Both discs feature 30+ minute documentaries on their production. It’s become commonplace so see this kind of in-depth work done on every piece of nonsense to come out of the contemporary Hollywood crapper, but on films of this vintage it’s fascinating, especially since few Westerners are much aware of the lives of the people who made these masterpieces.
So, it would be easy to recommend the new discs on the basis of extras alone… to devotees, anyway. Criterion have also created new transfers for both films, as the old ones were not anamorphic, meaning they really show their age now that widescreen TVs are slowly becoming commonplace. I’m rarely one for A and B comparisons, but there really is no comparison here. In every regard the new transfers are breathtaking, with great contrasts and a richness to the black and white cinematography that yielded new pleasures in films that I know like the back of my hand. The subtitle translations have been re-done and are considerably more elegant; the presentation of
Yojimbo is also the first time I’ve seen it with English opening credits – and I’ve seen this film on three different video formats and numerous theatrical prints.
About the films little remains to be said. Both are landmarks in the careers of Kurosawa and his star, Toshiro Mifune. Mifune’s portrayal of the slovenly, swaggering samurai changed the course of his career forever, changing him from a talented player of most every kind of character to a succession of more solemn Yojimbo/Sanjuro variants. What’s most surprising about this turn of events is that he is so aggressively physical in these films – Prince claims he takes out ten opponents in ten seconds during one of the swordplay sequences, and he does so convincingly – but what defined the rest of his career was the aloofness and patience of the character, which often rendered his roles a bit lifeless. It’s a very odd turn of events since what makes this character so effective is that his distance and quietness is rendered more threatening and effective here by how ruthless and efficient a killer he is when the time comes.
Kurosawa and Mifune would only work twice more after these films.

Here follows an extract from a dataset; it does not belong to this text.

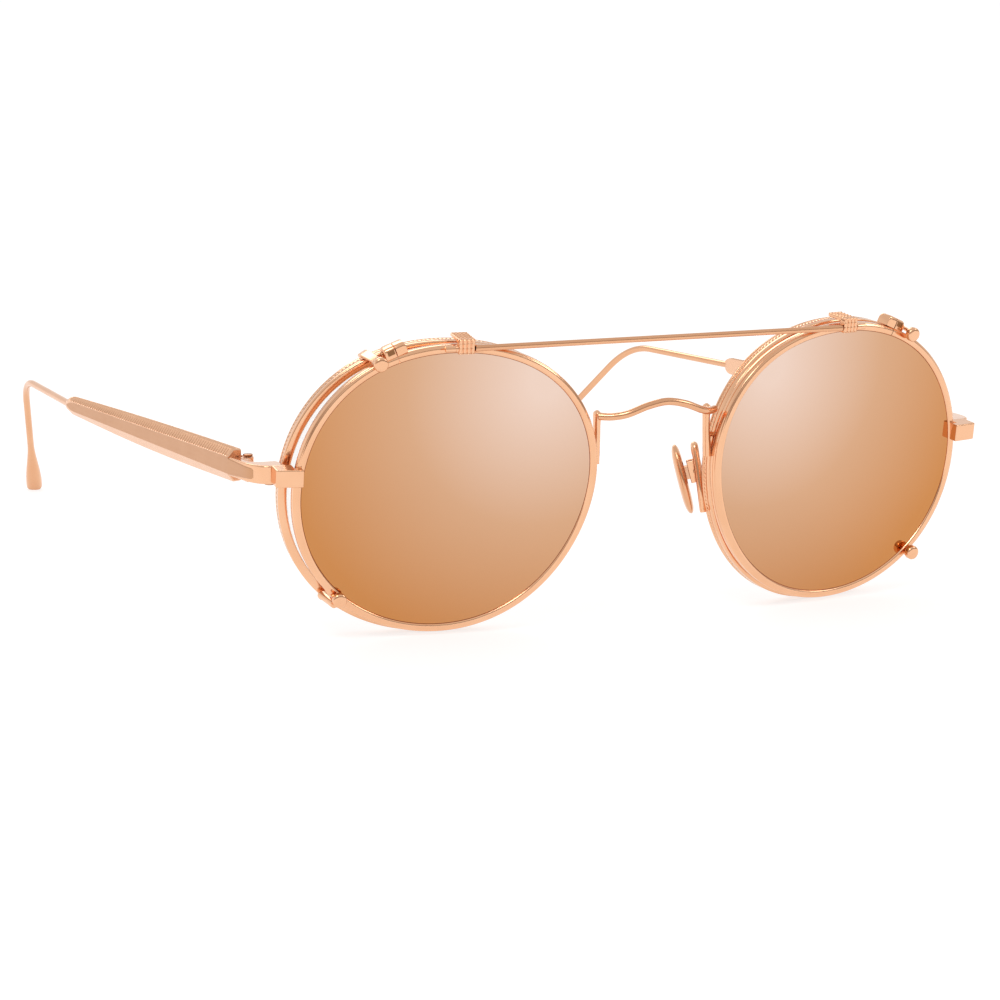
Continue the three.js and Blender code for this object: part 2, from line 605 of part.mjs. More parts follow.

First came
High and Low, a masterpiece, and sure to be Criterion re-vamp in the near future (I say this wih no tongue-in-cheek: the current disc is non-anamorphic, with no commentary or extras to speak of). Their final collaboration was the uneven but effective melodrama
Red Beard (1965); it’s an anamorphic disc with commentary so it should be a safe purchase.
After
Red Beard, Mifune took a quick succession of high-paying roles in low quality film and television productions to make up the money he lost staying on board during
Red Beard's unprecedented 2-year shoot. Apparently Kurosawa believed the work he did was of such poor quality that it detracted from what they had achieved together and the pair never worked together again, in spite of Mifune living another 32 years. Still, what they did achieve is one of the towering actor-director pairings in cinema history, with these two films near the pinnacle of their art. The new discs serve their legacy admirably.
Still, there is the price. $39.95 U.S. suggested retail price each. Up from $29.95 for the earlier editions. The question ultimately is, how much of a geek are you?